# Aim
The listing below contains a span that opens with the line containing "TORSO_Z - GAP" and closes with the line containing "points = [vertex.co". Return that span exactly.

——

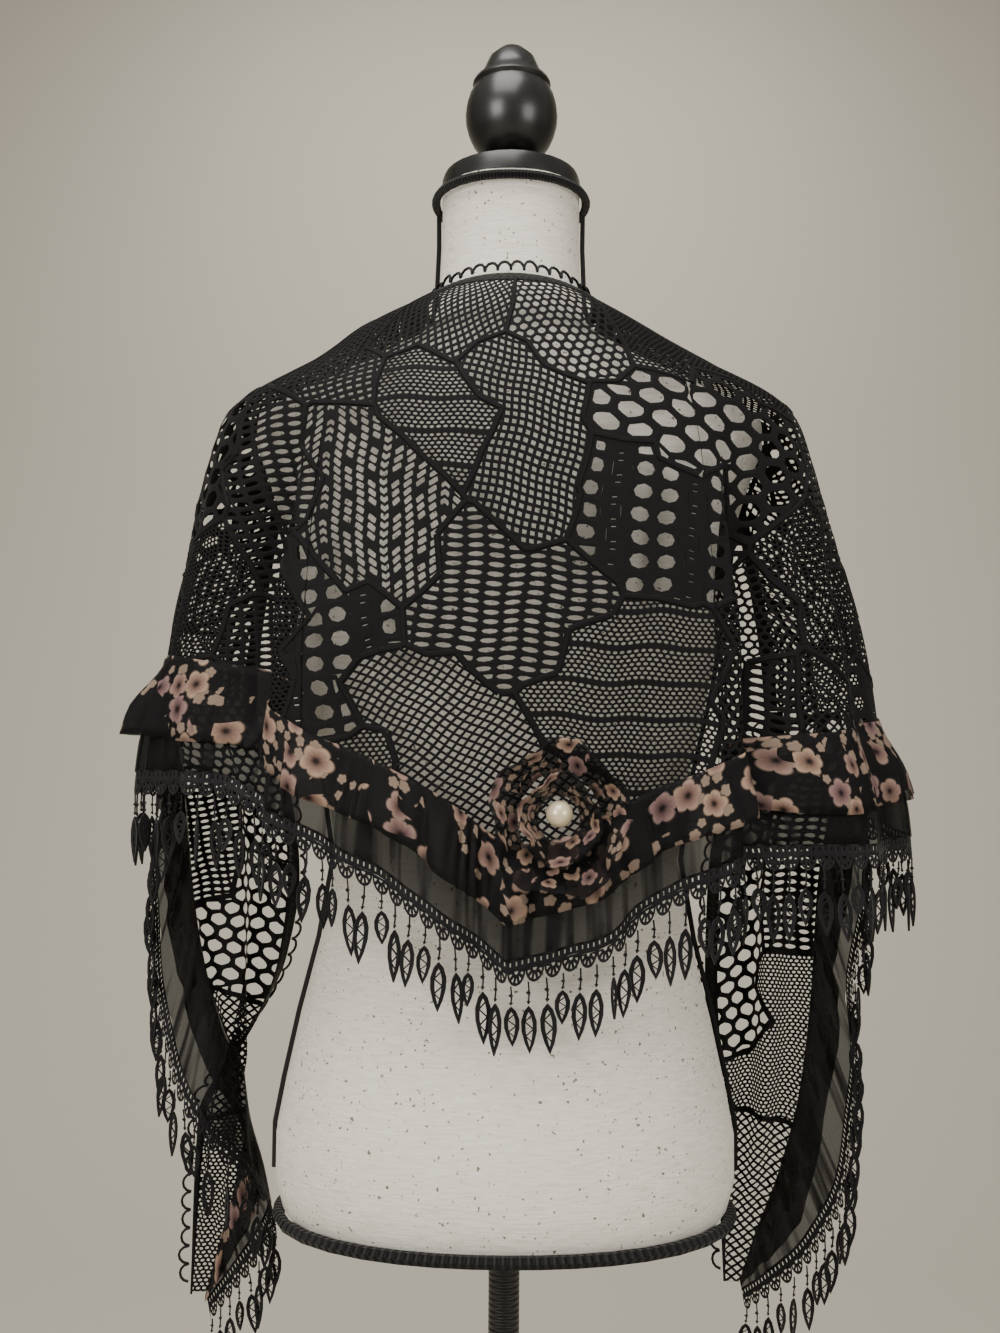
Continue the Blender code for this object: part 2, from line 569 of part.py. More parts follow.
def petal_ring(name, foot, rim, deep, lobes, sway, phase, plane):
    """An open ruffled cup of chiffon facing -Y: one ring of the rosette."""
    def surface(turn, part):
        radius = foot + (rim - foot) * part ** 0.8
        ripple = sway * part * np.sin(lobes * turn + phase)
        reach = radius + 0.5 * ripple
        x = ROSETTE[0] + reach * np.cos(turn)
        z = TORSO_Z + ROSETTE[1] + reach * 1.12 * np.sin(turn)
        y = plane - deep * part ** 0.7 + 0.6 * ripple
        return np.stack((x, y, z), axis=-1)
    sides, rows = 32, 4
    turn = np.linspace(0, 2 * math.pi, sides, endpoint=False)
    turns, parts = np.meshgrid(turn, np.linspace(0.02, 1.0, rows))
    normal = normals(surface, turns, parts)
    layers = [surface(turns, parts) + normal * side * CLOTH / 2 for side in (1, -1)]
    points = np.concatenate([layer.reshape(-1, 3) for layer in layers])
    faces = []
    count = rows * sides
    for k in range(sides):
        n = (k + 1) % sides
        for r in range(rows - 1):
            quad = [r * sides + k, r * sides + n, (r + 1) * sides + n, (r + 1) * sides + k]
            for one_face in halves(points, quad):
                faces.append(one_face)
                faces.append(tuple(count + corner for corner in reversed(one_face)))
        top = (rows - 1) * sides
        faces.append((n, k, count + k, count + n))
        faces.append((top + k, top + n, count + top + n, count + top + k))
    return mesh_object(name, points, outward_faces(points, faces))


def build_rosette():
    """Two ruffled rings of floral chiffon round a pearl, sewn on the back of the flounce."""
    across = np.degrees(np.arctan2(ROSETTE[0], 0.125))
    reach = np.linspace(across - 22, across + 22, 12)
    lowest = min(float(flounce(np.array(a), np.array(d))[1]) for a in reach for d in (0.0, 0.02, 0.04))
    plane = lowest - 0.0140
    finish(petal_ring("rosette_outer", 0.024, 0.040, 0.012, 5, 0.005, 0.6, plane), "rosette outer", FLORAL, 0.6)
    finish(petal_ring("rosette_inner", 0.012, 0.0225, 0.017, 4, 0.004, 2.2, plane), "rosette inner", FLORAL, 0.6)
    pearl = [Turn(PEARL_RADIUS * math.sin(math.pi * k / 10), PEARL_RADIUS * (1 - math.cos(math.pi * k / 10)))
             for k in range(11)]
    pearl[0] = Turn(0.0, 0.0)
    pearl[-1] = Turn(0.0, 2 * PEARL_RADIUS)
    obj = lathe("pearl", pearl, 0.0, 16)
    obj.location = (ROSETTE[0], plane - 0.007, TORSO_Z + ROSETTE[1] - PEARL_RADIUS + 0.003)
    finish(obj, "pearl", (0.72, 0.66, 0.55), 0.2)


# ---------------------------------------------------------------- the dress form and its stand
LINEN = (0.71, 0.69, 0.65)


def build_torso():
    sides = 36
    heights = [row.height for row in TORSO]
    turn = np.linspace(0, 360, sides, endpoint=False)
    grid = np.meshgrid(turn, np.array(heights))
    rings = torso_point(grid[0], grid[1]).reshape(-1, 3)
    points = np.concatenate((rings, [(0, 0, TORSO_Z), (0, 0, TORSO_Z + heights[-1])]))
    faces = []
    last = (len(heights) - 1) * sides
    for k in range(sides):
        n = (k + 1) % sides
        for r in range(len(heights) - 1):
            faces.append((r * sides + k, r * sides + n, (r + 1) * sides + n, (r + 1) * sides + k))
        faces.append((n, k, len(points) - 2))
        faces.append((last + k, last + n, len(points) - 1))
    finish(mesh_object("torso", points, outward_faces(points, faces)), "linen cover", LINEN, 0.9)


CORD_TOP = 0.7000          # the side cords end under the neck braid


def build_form_braids():
    """Braid round the torso's bottom and neck top, and a cord down each side seam."""
    cord = 0.0017
    hem = 0.0042
    turn = np.linspace(0, 360, 36, endpoint=False)
    low = torso_point(turn, np.full_like(turn, 0.006), hem + GAP + 0.0016)
    finish(tube("form_hem_braid", low, hem, True), "hem braid", BLACK, 0.7)
    top = torso_point(turn, np.full_like(turn, 0.7075), hem * 0.75 + GAP + 0.0012)
    finish(tube("form_neck_braid", top, hem * 0.75, True), "neck braid", BLACK, 0.7)
    heights = [row.height for row in TORSO if 0.012 < row.height < 0.7] + [CORD_TOP]
    for side, name in ((-1, "left"), (1, "right")):
        path = []
        for height in heights:
            small = 0.001
            one = torso_point(np.array(90.0 * side), np.array(height + small))
            two = torso_point(np.array(90.0 * side), np.array(height - small))
            slope = (one - two) / np.linalg.norm(one - two)
            out = np.array((side * slope[2], 0.0, -side * slope[0]))
            path.append(torso_point(np.array(90.0 * side), np.array(height)) + out * (cord + 3 * GAP))
        finish(tube("form_side_cord_" + name, path, cord), "side cord " + name, BLACK, 0.7)


def build_finial():
    """Black turned cap, collar, ball and stepped dome on the neck."""
    neck = TORSO_Z + TORSO[-1].height + GAP
    finish(lathe("neck_cap", NECK_CAP, neck, 32), "painted cap", BLACK, 0.35)
    finish(lathe("finial_collar", FINIAL_COLLAR, neck), "painted collar", BLACK, 0.35)
    low, high = FINIAL_COLLAR[-1].height + GAP, FINIAL_DOME[0].height - GAP
    ball = [Turn(0.0, low)]
    first = math.asin((low - BALL_CENTRE) / (BALL_RADIUS + 0.0040))
    final = math.asin((high - BALL_CENTRE) / (BALL_RADIUS + 0.0040))
    for k in range(10):
        a = first + (final - first) * k / 9
        ball.append(Turn(BALL_RADIUS * math.cos(a), BALL_CENTRE + (BALL_RADIUS + 0.0040) * math.sin(a)))
    ball[1] = Turn(ball[1].radius, low)
    ball[-1] = Turn(ball[-1].radius, high)
    ball.append(Turn(0.0, high))
    finish(lathe("finial_ball", ball, neck), "painted ball", BLACK, 0.3)
    finish(lathe("finial_dome", FINIAL_DOME, neck), "painted dome", BLACK, 0.35)


def build_stand():
    """Ringed pole in a collar under the torso, on a round weighted base."""
    base_top = BASE_PLATE[-1].height
    collar_top = POLE_COLLAR[-1].height
    pole = [Turn(0.0, base_top + GAP), Turn(POLE_RADIUS, base_top + GAP)]
    pole += [Turn(POLE_RADIUS, POLE_COLLAR[0].height - GAP), Turn(0.0, POLE_COLLAR[0].height - GAP)]
    finish(lathe("pole", pole, 0.0), "painted pole", BLACK, 0.4)
    finish(lathe("pole_collar", POLE_COLLAR, TORSO_Z - GAP - collar_top), "painted pole collar", BLACK, 0.4)
    finish(lathe("base_plate", BASE_PLATE, 0.0, 32), "painted base", BLACK, 0.45)


def main():
    for obj in list(bpy.data.objects):
        bpy.data.objects.remove(obj, do_unlink=True)
    build_torso()
    build_form_braids()
    build_finial()
    build_stand()
    build_lace()
    build_edging()
    build_flounces()
    build_rosette()


main()
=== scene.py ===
"""Looks of the lace shawl and its dress form: nets, ruffles, tassels, finishes, stage and camera."""
import math
from collections import namedtuple

import bpy
import numpy as np
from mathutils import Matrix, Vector


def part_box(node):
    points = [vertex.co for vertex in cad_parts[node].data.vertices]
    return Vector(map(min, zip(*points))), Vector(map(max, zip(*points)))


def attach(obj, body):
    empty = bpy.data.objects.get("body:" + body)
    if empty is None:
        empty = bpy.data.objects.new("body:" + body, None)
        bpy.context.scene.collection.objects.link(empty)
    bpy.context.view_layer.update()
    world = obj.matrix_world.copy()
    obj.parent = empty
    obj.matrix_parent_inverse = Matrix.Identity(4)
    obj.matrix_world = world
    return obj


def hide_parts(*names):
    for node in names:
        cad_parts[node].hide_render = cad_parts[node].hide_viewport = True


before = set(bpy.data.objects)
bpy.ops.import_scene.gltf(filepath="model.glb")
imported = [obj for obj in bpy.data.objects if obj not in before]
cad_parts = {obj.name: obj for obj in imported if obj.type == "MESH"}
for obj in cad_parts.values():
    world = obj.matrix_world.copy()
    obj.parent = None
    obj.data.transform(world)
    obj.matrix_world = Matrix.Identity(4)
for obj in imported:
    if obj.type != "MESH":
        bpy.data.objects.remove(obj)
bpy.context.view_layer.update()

bl_info = {
    "name": "Lace Shawl on a Dress Form",
    "version": (1, 0, 0),
    "blender": (4, 5, 0),
    "location": "View3D > Sidebar > Shawl",
    "description": "Builds a worn patchwork lace shawl, its ruffles and fringe, and the dress form",
    "category": "Add Mesh",
}

MM = 0.001

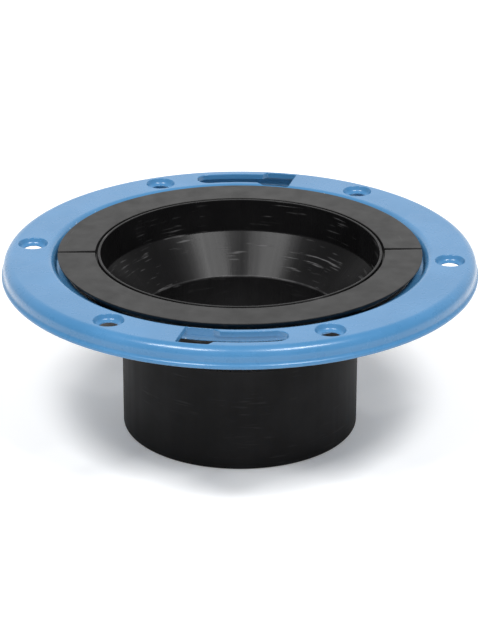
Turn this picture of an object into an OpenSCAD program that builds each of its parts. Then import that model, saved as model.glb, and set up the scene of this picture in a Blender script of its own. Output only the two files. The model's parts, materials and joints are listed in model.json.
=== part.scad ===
// Closet (toilet) flange: a reducing plastic hub that carries a free-turning coated steel ring.
// Millimetres, Z up. The origin is on the hub axis, at the lower end of the spigot.
// The two bolt slots lie across the Y axis, and one screw hole lies on +X.

/* [Heights] */
// Ring top face above the lower end of the spigot
ring_top_z = 68.5; // [62:0.5:110]
// Hub lip and collar tops above the ring top face
plate_proud = 0.6; // [0.4:0.1:2]

/* [Swivel ring] */
// Outside diameter, 7 in nominal
ring_d = 177.8; // [176:0.1:184]
// Sheet thickness
sheet_t = 2.0; // [1.6:0.1:2.2]
// Depth of the turned-down outer rim below the top face
rim_depth = 7.5; // [7:0.1:14]
// Outside bend radius of the outer rim
rim_bend_r = 3.7; // [3:0.1:4.2]
// Outward flare of the rim's lip
rim_flare = 0.8; // [0.4:0.1:1]
// Height of the lip's upright outer edge
rim_lip_h = 1.2; // [0.8:0.1:1.4]
// Diameter where the flat top starts to bend down into the step
step_d = 144.0; // [142:0.2:145]
// Drop from the top face to the upper face of the inner ledge
step_drop = 4.0; // [3.6:0.1:5]
// Outside bend radius at the top of the step
step_bend_r = 3.0; // [2.4:0.1:3.4]
// Bore of the inner ledge
ring_bore_d = 129.8; // [129.4:0.1:131]

/* [Screw holes] */
// Number of evenly spaced floor screw holes
screw_count = 6; // [4:2:6]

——

# Exercise solution
    finish(lathe("pole_collar", POLE_COLLAR, TORSO_Z - GAP - collar_top), "painted pole collar", BLACK, 0.4)
    finish(lathe("base_plate", BASE_PLATE, 0.0, 32), "painted base", BLACK, 0.45)


def main():
    for obj in list(bpy.data.objects):
        bpy.data.objects.remove(obj, do_unlink=True)
    build_torso()
    build_form_braids()
    build_finial()
    build_stand()
    build_lace()
    build_edging()
    build_flounces()
    build_rosette()


main()
=== scene.py ===
"""Looks of the lace shawl and its dress form: nets, ruffles, tassels, finishes, stage and camera."""
import math
from collections import namedtuple

import bpy
import numpy as np
from mathutils import Matrix, Vector


def part_box(node):
    points = [vertex.co for vertex in cad_parts[node].data.vertices]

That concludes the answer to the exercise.